Observaitons on the work
Introduction and Observations on the Work
(drafted by Mandy Gnägi, art historian, presentation/editorial work)
Christine Huber-Wegmann works with the classic means of art creating something new and her very own. That's not all though. Her oeuvre appears to be the work of a dervish, a mediator between the obvious and the worldly and the obscure and the spiritual. There is much that is not what it seems to be at first glance. Perceiving her art does not inevitably mean experiencing it. Behind the works there is much more hidden than we believe to recognize when first looking at them as primarily rational beings. Dealing with it too quickly, would not do justice to her artistic intentions. In the group of works showing fragments of tulips and birches, the artist oriented herself by quite concrete forms. Similarly to a close-up picture in photography, we see fragments of certain parts reminding us more or less of plants we are familiar with in everyday life.

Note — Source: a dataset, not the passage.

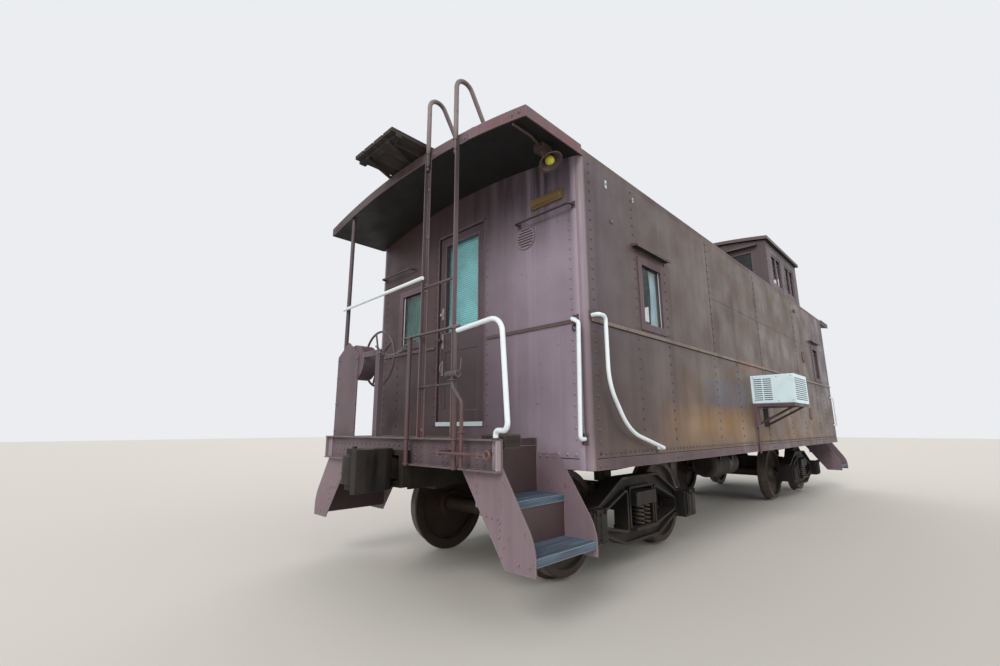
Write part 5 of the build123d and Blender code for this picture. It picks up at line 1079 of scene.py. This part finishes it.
(UNIT_X, UNIT_Y, UNIT_LOW), (UNIT_FAR, UNIT_BACK, UNIT_TOP) = UNIT
JOINT = UNIT_Y + 0.150
# the unit's louvres are filled with dark slabs, a painted shade
slots = []
for low in (UNIT_LOW + 0.040 + i * 0.025 for i in range(11)):
    for y in (UNIT_BACK - 0.225, UNIT_BACK - 0.120):
        slots.append(((UNIT_X + 0.0062, y + 0.001, low + 0.001), (UNIT_X + 0.0079, y + 0.091, low + 0.010)))
    slots.append(((UNIT_X + 0.031, UNIT_Y + 0.0062, low + 0.001), (UNIT_FAR - 0.031, UNIT_Y + 0.0079, low + 0.010)))
slabs("unit_slots", slots, "slots", edge=0.0003)
unit_joints = [((UNIT_X + 0.010, JOINT, UNIT_TOP), (UNIT_FAR - 0.010, JOINT + 0.004, UNIT_TOP + 0.0015))]
unit_joints += [((x, JOINT, UNIT_LOW + 0.012), (x + 0.0015, JOINT + 0.004, UNIT_TOP - 0.012))
                for x in (UNIT_X - 0.0015, UNIT_FAR)]
slabs("unit_joints", unit_joints, "conditioner", edge=0.0005)
unit_screws = [((UNIT_X, UNIT_Y + y, UNIT_LOW + z), NEAR) for y in (0.03, 0.18, 0.44) for z in (0.03, 0.32)]
bolts("unit_screws", unit_screws, 0.004, 0.0025, "zinc", slot="white_paint")
# a near-black panel on the side below the unit
dark = [((WALL + 3.920, FACE - 0.002, RAIL + 1.180), (WALL + 4.140, FACE, RAIL + 1.415))]
slabs("dark_side_panel", dark, "slots")
shelf_bolts = [((WALL + d, FACE - 0.0405, RAIL + z), RIGHT) for d in (3.560, 3.615) for z in (1.21, 1.38)]
bolts("shelf_bolts", shelf_bolts, 0.008, 0.007, "trim")


# Cupola and roof

CUP_FACE = CUPOLA[0][1]
CUP_NEAR, CUP_FAR = CUPOLA[0][0], CUPOLA[1][0]
CUP_LOW, CUP_HIGH = EAVE + 0.095, CUPOLA[1][2] - 0.070
COLUMN_IN = 0.035
cup_left, cup_right = CUP_NEAR + COLUMN_IN, CUP_FAR - COLUMN_IN
cup_sides = [((x, CUP_FACE, CUP_LOW), (x, CUP_FACE, CUP_HIGH), RIGHT) for x in (cup_left, cup_right)]
cup_sides += [((cup_left, CUP_FACE, z), (cup_right, CUP_FACE, z), RIGHT) for z in (CUP_LOW, CUP_HIGH)]
near_end, far_end = ([((x, y, EAVE + 0.26), (x, y, CUP_HIGH), way) for y in (-1.315, -0.30, 0.30, 1.315)]
                     for x, way in ((CUP_NEAR - 0.0002, NEAR), (CUP_FAR + 0.0002, FAR)))
cup_rows = cup_sides + near_end + moved(cup_sides, flipped) + far_end
studs("cupola_rivets", cup_rows, 0.090, 0.009, 0.005, "cupola")
bracket = [((WALL + 6.260, FACE - 0.030, RAIL + 3.110), (WALL + 6.320, FACE, RAIL + 3.160))]
slabs("cupola_brackets", bracket, "trim")

# seams over the roof's arch, from eave to eave
SEAM_STEPS = 18
SEAM_REACH = HALF_W - 0.01
seams = [[(x, y, roof_top(y) + 0.001) for y in (SEAM_REACH * (2 * i / SEAM_STEPS - 1) for i in range(SEAM_STEPS + 1))]
         for x in (-4.40, -3.20, -2.00, -0.80, 0.30, 3.20, 4.40)]
tubes("roof_seams", seams, 0.007, "roof_top")
# bolts of the walk: where its saddles stand, clear of the cupola, and at its ends
saddles = [-3.6, -2.5, -1.4, -0.3, CUP_NEAR - 0.15, CUP_FAR + 0.15, END_X - 0.7]
saddles = sorted({round(v, 3) for v in saddles + [-v for v in saddles] if not CUP_NEAR - 0.1 < v < CUP_FAR + 0.1})
walk_bolts = [((x, y + dy, WALK_TOP), UP) for x in saddles + [SILL + 0.075, END_X - 0.075]
              for y in (i * 0.154 - 0.231 for i in range(4)) for dy in (-0.035, 0.035)]
bolts("walk_bolts", walk_bolts, 0.008, 0.004, "black", slot="old_wood")
stove_x, stove_y = ((low + high) / 2 for low, high in list(zip(*STOVE_PIPE))[:2])
stove_bands = [((stove_x, stove_y, STOVE_PIPE[0][2] + lift), UP) for lift in (0.10, 0.24, 0.34)]
rings("stove_bands", stove_bands, 0.0775, 0.004, "roof_top")


# Under the floor

sill_line = [((-4.40, side * 0.1652, RAIL + z), (4.40, side * 0.1652, RAIL + z), (0.0, side, 0.0))
             for side in (-1.0, 1.0) for z in (0.760, 1.020)]
studs("centre_sill_rivets", sill_line, 0.120, 0.012, 0.008, "under", "cast_black")
train_line = [(
    (-4.86, -0.46, 0.985), (-4.30, -0.46, 0.985), (-4.10, -0.42, 1.000), (-1.00, -0.42, 1.000), (-0.70, -0.36, 1.000),
    (0.70, -0.36, 1.000), (1.00, -0.42, 1.000), (4.05, -0.42, 1.000), (4.20, -0.30, 0.985), (4.30, 0.30, 0.985),
    (4.45, 0.46, 0.985), (4.86, 0.46, 0.985),
)]
tubes("train_line", train_line, 0.018, "black")
branches = [
    ((0.20, -0.36, 1.000), (0.20, -0.20, 0.990), (0.215, 0.10, 0.980), (0.22, 0.42, 0.930), (0.26, 0.50, 0.860),
     (0.30, 0.52, 0.790)),
    ((-0.40, -0.36, 1.000), (-0.40, -0.50, 0.960), (-0.40, -0.66, 0.900), (-0.40, -0.74, 0.868)),
]
tubes("brake_pipes", branches, 0.011, "black")
hangers = [((x - 0.012, -0.445, 1.015), (x + 0.012, -0.395, 1.090)) for x in (-3.9, -1.9, 1.9, 3.9)]
slabs("pipe_hangers", hangers, "under")


# Trucks

SEAT_LOW, SEAT_HIGH = RAIL + 0.318, RAIL + 0.500
SEAT_GAP = 0.012
COIL_H = SEAT_HIGH - SEAT_LOW - 2 * SEAT_GAP
for end, sign in (("near", -1), ("far", 1)):
    body = "truck_" + end
    stands = [(sign * TRUCK_X + dx, side * JOURNAL_Y + dy, SEAT_LOW + SEAT_GAP)
              for side in (-1, 1) for dx in (-0.056, 0.056) for dy in (-0.056, 0.056)]
    coils = grown("spring_coils_" + end, COILS, stands, [], "spring", body, "cast_black",
                  Radius=0.040, Height=COIL_H, Wire=0.0118, Turns=4.5)
    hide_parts(f"truck_{end}_springs")
    grown(f"inner_coils_{end}.001", COILS, stands, [], "spring", body, "cast_black",
          Radius=0.020, Height=COIL_H, Wire=0.007, Turns=7.0)
    seats = [((x, y, at), UP) for x, y, z in stands for at in (SEAT_LOW + 0.003, SEAT_HIGH - 0.003)]
    rings("spring_seats_" + end, seats, 0.040, 0.0035, "casting", body)
    # journal boxes: the lid's raised panel and rib, the hinge's ears, the bolts round the box
    lids, lid_bolts = [], []
    for x in (sign * TRUCK_X - AXLE_OUT, sign * TRUCK_X + AXLE_OUT):
        for side in (-1, 1):
            y = side * LID_Y
            lids += [((x - 0.068, y, AXLE_Z - 0.078), (x + 0.068, y + side * 0.007, AXLE_Z + 0.082)),
                     ((x - 0.011, y, AXLE_Z - 0.098), (x + 0.011, y + side * 0.015, AXLE_Z + 0.108))]
            lids += [((ear - 0.008, y - side * 0.024, AXLE_Z + 0.094), (ear + 0.008, y + side * 0.018, AXLE_Z + 0.142))
                     for ear in (x - 0.060, x + 0.060)]
            lid_bolts += [((x + dx, y - side * 0.022, AXLE_Z + dz), (0.0, side, 0.0))
                          for dx in (-0.104, 0.104) for dz in (-0.106, 0.104)]
    slabs("journal_lids_" + end, lids, "casting", body, edge=0.004)
    bolts("journal_bolts_" + end, lid_bolts, 0.011, 0.010, "casting", body, "cast_black")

The frame offered by the artist, already indicates focusing and thus a certain degree of abstraction inviting us to linger while confusing at the same time. What is the artist's intention choosing this fragment if not to express a plant in its entire concrete and natural form still recognizable nonetheless?
Christine Huber-Wegmann condenses. She indicates something that both underlies the object of her works and defines it. Thus, it is in the detail the manifold entirety discloses itself. The depiction of a recognizable surface is the key to where our thoughts are supposed to strive to. The tulip is a fragile, delicate plant, known since ancient times, originating from North Africa, mentioned as "Rose of Sharon" in the Bible. A member of the lily family whose splendor of blossoms and colors emerge from a much less beautiful bulb with leaves reminding of wax, displaying a new layer with every step of its development. These layers include both growth and decay in the process of being just as Christine Huber-Wegmann pursued these layers in a very direct way. This painting was created only by adding numerous layers and coatings. And though much of this cannot be seen anymore, it oscillates, it resonates and it reveals itself by lingering in front of the painting.
The same procedure was applied to the works showing fragments of a birch. This tree is known for its rapid growth as well as for its multicolored bark permanently peeling off, cracking and thus always displaying something of its inwards.
Furthermore, with its dangling racemes, this tree combines the masculine and the feminine in its stem. Christine Huber-Wegmann chose a specific fragment which becomes a symbol of itself, its story, its beginning und its end alike. The layers of acrylic paint and the different materials of the coating suggest a more substantial depth than could possibly be revealed by the material itself. This is about the momentum of the energy of creation, an inherent bond of all of life, about the coexistence of turmoil and peace, about the same source of man and woman, their togetherness as well as their clear disparity.
For Christine Huber-Wegmann, connecting is an essential momentum both on a substantial and a technical level. Technically refined especially by trainings with Renate Moser, she applies photography on the priming, layers of color, wax and other coating material, gold leaf, colored pencils without prioritizing but continuing to coat as long as her intuition tells her to and until she can let go. On a substantial level, in her works, the artist combines alleged opposites in entirely different ways. Behind the structure and display of the surface, the complexity of all of existence is hidden. Therefore, what we first absorb with our visual senses, has to be examined several times in order to rise to a higher level of significance.
This is equally true for the works in which she chooses the path of abstraction even more. Here, colors and shapes lead the way, give even more room for your own access, defined by the application of the paint, the stroke of the brush or the palette knife, by the coexistence of rest and movement, by the layers of material and the format.
And just as the dervish appears to be a mediator with his initially slow, circling movements, with his increasingly faster pinwheeling as the center in the present moment offering internalization, so it seems in Christine Huber-Wegmann's works that all of this has already been executed however not completed yet. They reveal and veil, give depth where the material is actually limited, let the mind circle ceaselessly finding its own way of connecting. After all: fortunately, things are not always what they seem to be at first glance.